LA SOLUTION: LE GREEN NEW DEAL
Joseph Stiglitz préconise des MESURES D'URGENCE. Chaque pays devrait consacrer une part de son PNB pour aider l’économie à se transformer de manière écologique, car le dynamisme du marché ne peut y arriver seul. Le moyen de garantir le  plein-emploi consisterait à rétablir la relation entre capital et le travail. Une transition "verte" stimulerait l’économie grâce à des innovations technologiques. Ce processus, déjà enclenché en Europe, s’attaque au problème du changement climatique en investissant dans de nouvelles solutions. Le but: retrouver un équilibre en 2050.
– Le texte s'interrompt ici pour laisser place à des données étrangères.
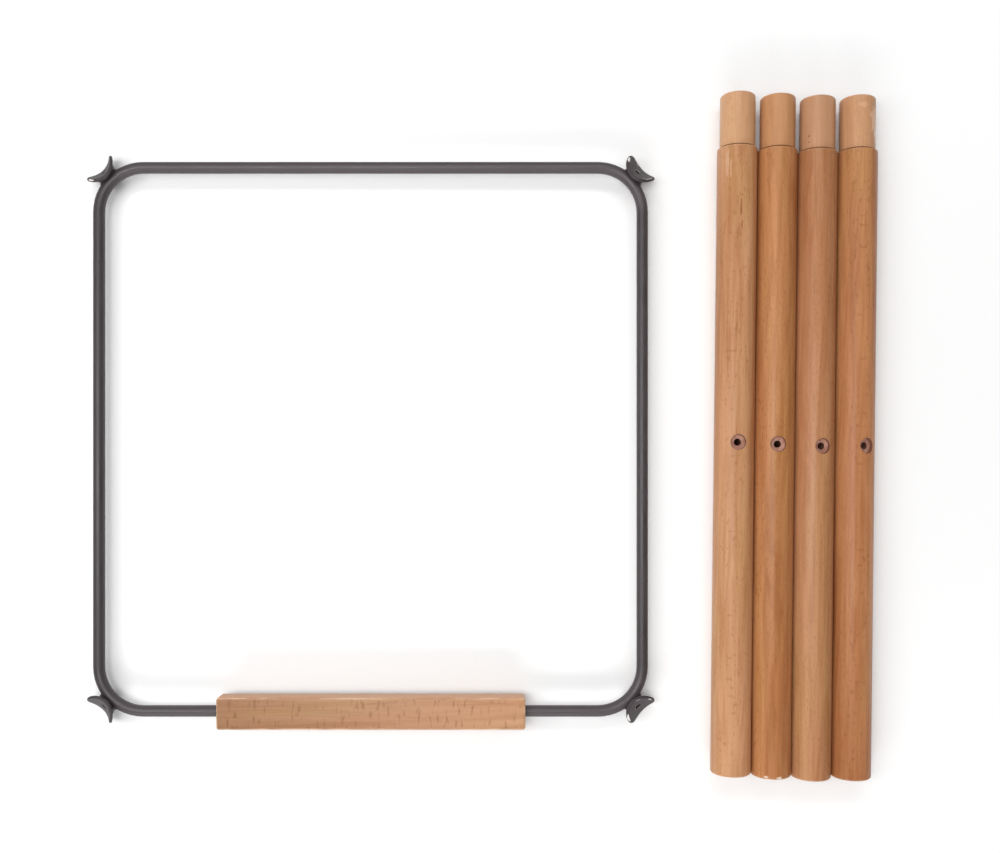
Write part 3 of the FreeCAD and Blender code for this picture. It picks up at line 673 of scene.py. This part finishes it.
def weld_bead(corner, material):
    """The corner's welds run together as one lumpy bead."""
    names = (f"weld_rod_{corner}", f"weld_saddle_{corner}")
    bm = bmesh.new()
    for name in names:
        bm.from_mesh(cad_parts[name].data)
    mesh = bpy.data.meshes.new(f"weld_bead_{corner}")
    bm.to_mesh(mesh)
    bm.free()
    piece = bpy.data.objects.new(f"weld_bead_{corner}", mesh)
    bpy.context.scene.collection.objects.link(piece)
    melt = piece.modifiers.new("melt", "REMESH")
    melt.mode = "VOXEL"
    melt.voxel_size = 0.4 * MM
    soften = piece.modifiers.new("soften", "SMOOTH")
    soften.factor = 0.5
    soften.iterations = 4
    apply_modifiers(piece)
    # coarse and fine lumps, in millimetres, on a bead that is a little fuller than the CAD's
    fuller = 0.22
    for vertex in piece.data.vertices:
        lump = noise.noise(vertex.co * 520) * 0.34 + noise.noise(vertex.co * 1300) * 0.12
        vertex.co += vertex.normal * (fuller + lump) * MM
    smooth(piece, 180)
    ready(piece, material, "frame", "weld_metal", *names)


ROD_PAINT = (0.040, 0.032, 0.035, 1.0)
PLATE_PAINT = (0.034, 0.026, 0.029, 1.0)
WELD_PAINT = (0.032, 0.025, 0.026, 1.0)
# painted light: the ring's paint is made greyer this far to the front and the rear
LIGHT_PAINTED_BEYOND = 235 * MM

plate_paint = paint("satin_paint_worn_and_glinting", PLATE_PAINT, 0.3, (0.50, 0.62), wear_and_glint="wear_and_glint")
weld_paint = paint("painted_weld", WELD_PAINT, 0.7, (0.36, 0.5))
for corner, turn in CORNERS:
    bent_plate(corner, turn, plate_paint)
    weld_bead(corner, weld_paint)

# the CAD nodes that stay get better materials
carried = {"ring_rod": paint("satin_paint_with_painted_light", ROD_PAINT, light_painted_beyond=LIGHT_PAINTED_BEYOND)}
carried["footrest"] = footrest_material()
for name in ("footrest_screw_left", "footrest_screw_right"):
    carried[name] = screw_material()
boss_paint = paint("satin_paint", ROD_PAINT)
for corner, _ in CORNERS:
    carried[f"boss_{corner}"] = boss_paint
for node, material in carried.items():
    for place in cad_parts[node].material_slots:
        place.material = material


# --- floor, light and camera -------------------------------------------------------------------------

def studio():
    """A pale floor, four softboxes round the camera, and a soft white surround."""
    bpy.ops.mesh.primitive_plane_add(size=60)
    floor = bpy.context.object
    floor.name = "floor"
    s = Shader("floor_paper")
    fleck = s.noise(s.place(), 240, 3.0)
    colour = s.mix(fleck, (0.93, 0.93, 0.93, 1), (0.95, 0.95, 0.95, 1))
    # the paper glows beyond the lights' reach, so that it stays pale to the horizon
    lit, unlit = 0.45, 2.4
    place = s.axes(s.place())
    glow = s.ramp(s.hypot(place[0], place[1]), lit, unlit, 0.0, 0.66, smooth=False)
    s.put(s.surface.inputs["Emission Strength"], glow)
    white = (1, 1, 1, 1)
    normal = s.bump(fleck, 0.02 * MM)
    s.finish(colour, 0.9, normal, Specular_IOR_Level=0.1, Emission_Color=white)
    floor.data.materials.append(s.material)

    world = bpy.data.worlds.new("studio")
    bpy.context.scene.world = world
    world.use_nodes = True
    tree = world.node_tree
    background = tree.nodes["Background"]
    background.inputs["Color"].default_value = white
    # the surround gives little light, and is as pale as the floor where it is seen
    seen = tree.nodes.new("ShaderNodeLightPath").outputs["Is Camera Ray"]
    strength = tree.nodes.new("ShaderNodeMapRange")
    strength.inputs["To Min"].default_value = 0.31
    strength.inputs["To Max"].default_value = 0.93
    tree.links.new(seen, strength.inputs["Value"])
    tree.links.new(strength.outputs["Result"], background.inputs["Strength"])

    # name, place, across, along Y, watts
    boxes = [
        ("left_box", (-0.80, 0.0, 1.7), 0.7, 1.9, 16),
        ("over_box", (-0.25, -0.10, 1.8), 0.8, 0.5, 7),
        ("rear_box", (0.0, 1.15, 1.6), 1.9, 0.35, 10),
        ("front_box", (-0.2, -1.6, 0.95), 1.9, 0.35, 13),
    ]
    for name, spot, across, deep, watts in boxes:
        light = bpy.data.lights.new(name, "AREA")
        light.shape = "RECTANGLE"
        light.size = across
        light.size_y = deep
        light.energy = watts
        lamp = bpy.data.objects.new(name, light)
        bpy.context.scene.collection.objects.link(lamp)
        lamp.location = spot
        lamp.rotation_euler = (-Vector(spot)).to_track_quat("-Z", "Y").to_euler()
        lamp.visible_camera = False


def camera():
    """Straight above the set, as the photograph was taken, and shifted to its framing."""
    data = bpy.data.cameras.new("camera")
    data.lens = 35.46
    data.sensor_width = 36
    data.shift_x = -0.007
    data.shift_y = 0.0535
    eye = bpy.data.objects.new("camera", data)
    bpy.context.scene.collection.objects.link(eye)
    eye.location = (0.0264, -0.0440, 1.015)
    bpy.context.scene.camera = eye


studio()
camera()
bpy.context.scene.view_settings.view_transform = "Standard"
LA GESTION DES RISQUES SOCIAUX
Joseph Stiglitz reconnaît que cette innovation technologique indispensable n’est pas dépourvue de risques sociaux. Le rôle des gouvernements consisterait donc à répartir équitablement les ajustements car certains groupes de travailleurs seront sacrifiés jusqu’à la mise en place des nouvelles industries. A long terme le problème serait résolu mais en attendant les citoyens ont besoin de soutien pour adapter leurs schémas de consommation.

En plus, une COOPÉRATION INTERNATIONALE est indispensable pour appliquer ce changement sans risques macro-économiques. Les APPROCHES MULTIDISCIPLINAIRES entre chercheurs sont nécessaires. Les discussions doivent s’engager entre les financiers et les représentants des travailleurs et des jeunes qui voient se profiler les inégalités.

ET APRÈS…
Même si le défi politique est énorme, cette proposition a le mérite d’être réaliste, car elle sait que les financiers écouteront ceux qui leur proposent un moyen de rendre son dynamisme aux marchés. Et la science ne nous donne-t-elle pas les moyens de réaliser un monde nouveau plus juste, plus propre, plus équitable si les financiers et les politiques comprennent la nécessité d’anticiper afin d’éviter une transition anarchique?